Hi Laurie, thanks for having me here for a visit!
I am proud to introduce myself today, which is a different feeling than I had a few years ago. Back then, I was deeply ashamed of myself. Today I am healthy and live in British Columbia, Canada as a freelance writer, author and poet.
I love to write, whether it is a poem or a content article. Some of my favorite moments in the day are the ones when my fingers fly with intention across the keyboard. Outside of writing, I enjoy going for walks in the beautiful nature of Canada’s west coast. I am very close to my parents too.
Can you tell me how old you were when you first began writing poetry?
I was in elementary school. I had my first poem published around that time, and I was ecstatic. In high school, I took a writing class and Advanced Placement English. My teachers, including Mr. and Mrs. Stenson, encouraged me to write creatively. I wrote poetry and had a short story published in The Claremont Review.
Do you edit your poetry?
I usually do, although not always. I write some of my poetry in ‘free write’ form, which means I write continuously without allowing myself to go back to edit lines or stop mid-sentence. I rarely edit those ones later.
I didn’t start doing deep edits of my poetry until last year. I realized that when I ‘shelved’ a poem, or put it away for a time, that when I returned to it I saw ways to improve it. I enjoy creating images that appeal to the readers’ senses. When I edit, I am able to strengthen the images. I can also modify punctuation and line breaks to improve the flow of the piece.
In the book’s introduction, you tell the reader that PI is loosely based on your own experiences. Would you mind telling us a bit more about that and the reasons that you wrote PI?
The book is not a memoir, although I had a reader mistakenly think that.
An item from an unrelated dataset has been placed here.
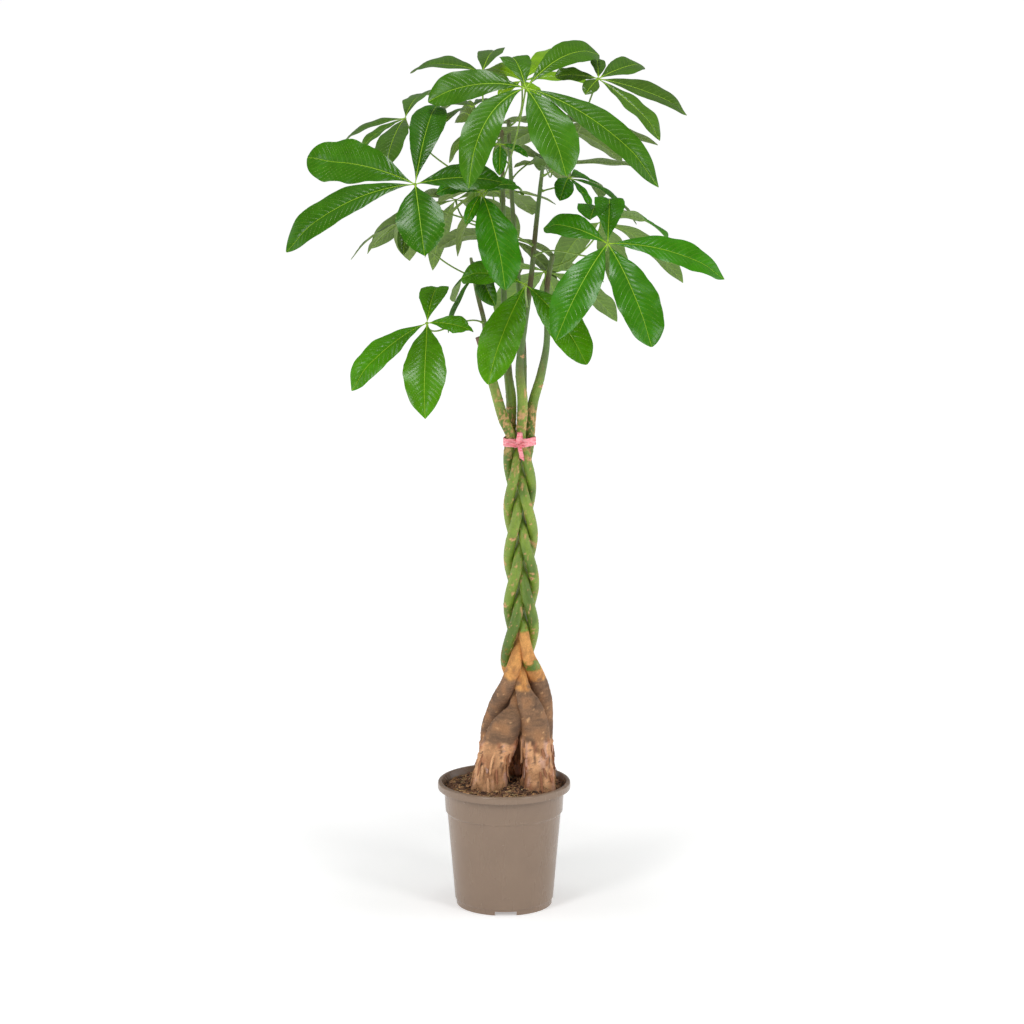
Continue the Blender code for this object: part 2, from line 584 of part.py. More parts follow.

Instead, the poetic journey of the woman in the book ties loosely to my past. I went through a period of depression during and after an unhealthy relationship that was verbally abusive, amongst other issues. After I tried to take my own life, family members swept me into therapy.
I began to journal, at my therapist’s suggestion, as a way to work through my troubled feelings. I began to write poetry, in addition to the journaling activity. I had not written poems in years. As I wrote more, I began to see the poems as the basis for a future collection to publish. I began to realize I was not alone in my feelings of depression following abuse, and hoped to help others who read my healing words.
Who should read PI?
The intended reader is adult as the serious issues might disturb a younger audience. I originally wrote the book to help women who suffer from abuse, depression, and/or low confidence. Male readers have sent me notes to say they have found the read helped them too. I want the book to motivate readers, especially people questioning whether there hope exists in the future. There are hopeful notes throughout the book.
Is there a message that you want readers to get from PI?
I want readers to understand that while life is not easy, it is absolutely worth the struggles. I once thought I would not see a tomorrow. Today I am so thankful to be alive. I want readers to say to themselves, ‘hey this woman survived a horrific situation, and I can get through my stuff too.’ I want the reader to smile at the thought of a brighter day.
Thank you Christy it was a pleasure to have you.